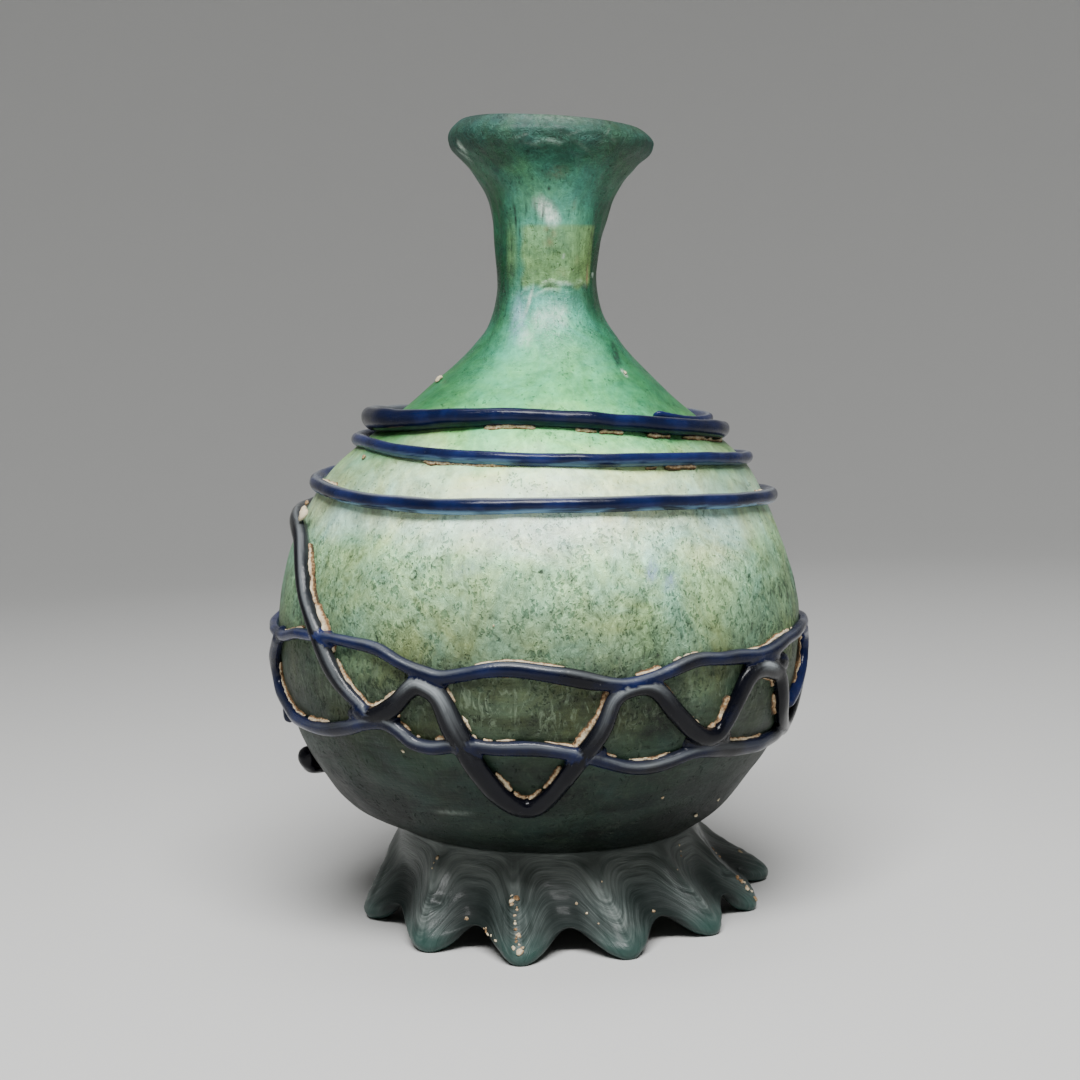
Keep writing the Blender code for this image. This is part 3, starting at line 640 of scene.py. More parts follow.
...
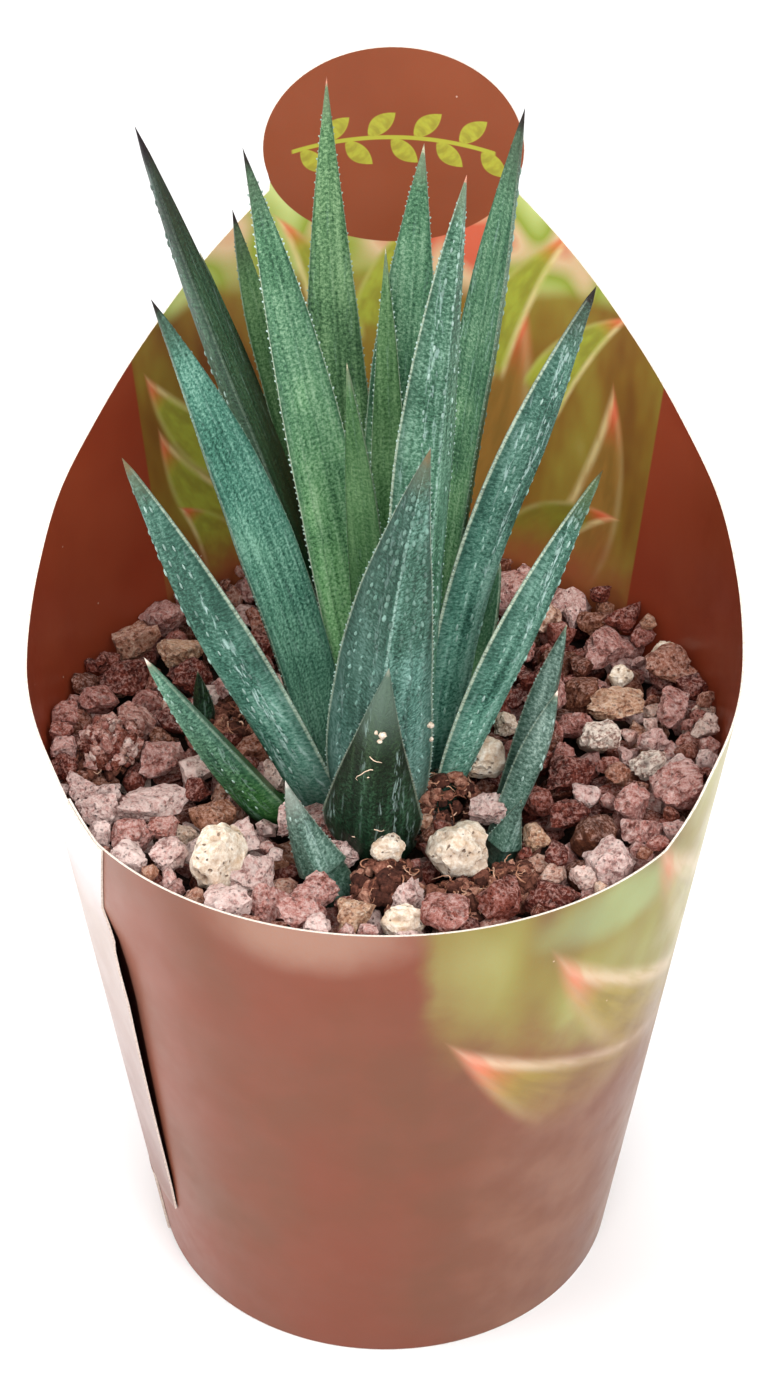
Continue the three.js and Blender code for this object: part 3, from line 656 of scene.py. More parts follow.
==
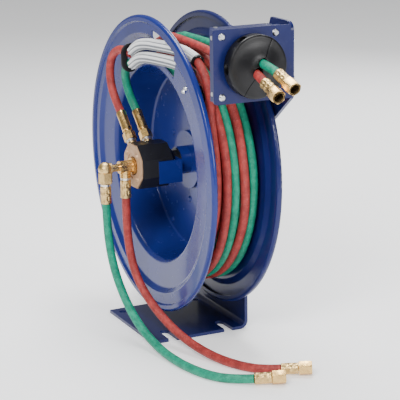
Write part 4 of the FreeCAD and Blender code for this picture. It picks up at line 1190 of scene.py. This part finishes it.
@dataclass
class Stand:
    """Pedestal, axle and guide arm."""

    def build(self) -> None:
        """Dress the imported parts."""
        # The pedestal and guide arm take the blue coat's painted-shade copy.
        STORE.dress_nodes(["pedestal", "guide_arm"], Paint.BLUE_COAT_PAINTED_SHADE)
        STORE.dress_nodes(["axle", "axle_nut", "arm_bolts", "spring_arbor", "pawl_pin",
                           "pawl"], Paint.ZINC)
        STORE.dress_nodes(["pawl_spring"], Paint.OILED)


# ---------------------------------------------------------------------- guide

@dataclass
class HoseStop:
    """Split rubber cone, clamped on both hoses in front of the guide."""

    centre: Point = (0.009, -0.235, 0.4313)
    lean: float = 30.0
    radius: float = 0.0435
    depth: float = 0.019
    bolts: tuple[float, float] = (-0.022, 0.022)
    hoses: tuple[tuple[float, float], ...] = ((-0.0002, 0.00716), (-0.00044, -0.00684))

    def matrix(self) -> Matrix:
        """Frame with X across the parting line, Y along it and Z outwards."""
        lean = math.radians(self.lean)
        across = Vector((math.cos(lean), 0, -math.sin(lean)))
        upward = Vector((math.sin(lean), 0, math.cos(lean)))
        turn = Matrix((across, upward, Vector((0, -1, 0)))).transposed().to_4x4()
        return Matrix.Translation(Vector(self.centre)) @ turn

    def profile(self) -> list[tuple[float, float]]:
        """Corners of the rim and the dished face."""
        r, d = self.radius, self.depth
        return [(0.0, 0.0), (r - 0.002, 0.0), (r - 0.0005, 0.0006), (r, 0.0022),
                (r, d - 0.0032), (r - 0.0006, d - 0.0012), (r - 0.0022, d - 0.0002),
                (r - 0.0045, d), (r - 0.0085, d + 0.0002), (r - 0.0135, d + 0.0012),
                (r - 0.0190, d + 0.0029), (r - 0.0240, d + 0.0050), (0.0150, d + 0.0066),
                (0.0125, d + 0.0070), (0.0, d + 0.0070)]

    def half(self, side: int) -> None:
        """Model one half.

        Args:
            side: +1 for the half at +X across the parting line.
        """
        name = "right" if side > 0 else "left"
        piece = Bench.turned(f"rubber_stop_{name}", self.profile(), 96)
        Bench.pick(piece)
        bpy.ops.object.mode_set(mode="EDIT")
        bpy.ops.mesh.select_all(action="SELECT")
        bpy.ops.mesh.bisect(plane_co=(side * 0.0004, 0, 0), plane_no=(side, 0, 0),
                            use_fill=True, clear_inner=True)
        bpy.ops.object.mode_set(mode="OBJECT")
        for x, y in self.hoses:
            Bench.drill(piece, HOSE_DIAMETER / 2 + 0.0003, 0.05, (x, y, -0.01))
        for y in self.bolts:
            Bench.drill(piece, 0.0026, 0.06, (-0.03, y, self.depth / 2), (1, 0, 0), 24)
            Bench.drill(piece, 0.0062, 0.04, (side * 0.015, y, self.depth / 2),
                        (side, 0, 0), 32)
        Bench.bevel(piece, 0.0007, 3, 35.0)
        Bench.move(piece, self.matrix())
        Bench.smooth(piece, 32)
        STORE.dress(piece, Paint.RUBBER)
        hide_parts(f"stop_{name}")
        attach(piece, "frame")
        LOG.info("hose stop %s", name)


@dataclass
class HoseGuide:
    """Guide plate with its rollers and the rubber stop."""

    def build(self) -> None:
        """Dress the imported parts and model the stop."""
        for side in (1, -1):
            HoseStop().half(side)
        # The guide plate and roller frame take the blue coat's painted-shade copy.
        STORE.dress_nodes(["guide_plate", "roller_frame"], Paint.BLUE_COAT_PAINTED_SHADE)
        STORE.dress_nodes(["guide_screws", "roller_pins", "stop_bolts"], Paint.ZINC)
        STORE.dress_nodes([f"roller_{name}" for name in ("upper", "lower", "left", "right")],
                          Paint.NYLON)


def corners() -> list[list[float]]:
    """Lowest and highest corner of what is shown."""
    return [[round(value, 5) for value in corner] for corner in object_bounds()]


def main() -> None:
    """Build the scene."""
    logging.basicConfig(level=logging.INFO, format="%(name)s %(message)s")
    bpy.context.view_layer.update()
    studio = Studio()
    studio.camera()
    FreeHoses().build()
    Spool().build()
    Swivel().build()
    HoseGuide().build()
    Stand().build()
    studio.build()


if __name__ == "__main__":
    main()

*What you are asked to do*. Every line from the one containing "Write part 4" through the one containing "return Matrix.Translation(Vector(self.centre)) @" is to be given again exactly, both ends included, and no line outside that range.

*Task solution*.
Write part 4 of the FreeCAD and Blender code for this picture. It picks up at line 1190 of scene.py. This part finishes it.
@dataclass
class Stand:
    """Pedestal, axle and guide arm."""

    def build(self) -> None:
        """Dress the imported parts."""
        # The pedestal and guide arm take the blue coat's painted-shade copy.
        STORE.dress_nodes(["pedestal", "guide_arm"], Paint.BLUE_COAT_PAINTED_SHADE)
        STORE.dress_nodes(["axle", "axle_nut", "arm_bolts", "spring_arbor", "pawl_pin",
                           "pawl"], Paint.ZINC)
        STORE.dress_nodes(["pawl_spring"], Paint.OILED)


# ---------------------------------------------------------------------- guide

@dataclass
class HoseStop:
    """Split rubber cone, clamped on both hoses in front of the guide."""

    centre: Point = (0.009, -0.235, 0.4313)
    lean: float = 30.0
    radius: float = 0.0435
    depth: float = 0.019
    bolts: tuple[float, float] = (-0.022, 0.022)
    hoses: tuple[tuple[float, float], ...] = ((-0.0002, 0.00716), (-0.00044, -0.00684))

    def matrix(self) -> Matrix:
        """Frame with X across the parting line, Y along it and Z outwards."""
        lean = math.radians(self.lean)
        across = Vector((math.cos(lean), 0, -math.sin(lean)))
        upward = Vector((math.sin(lean), 0, math.cos(lean)))
        turn = Matrix((across, upward, Vector((0, -1, 0)))).transposed().to_4x4()
        return Matrix.Translation(Vector(self.centre)) @ turn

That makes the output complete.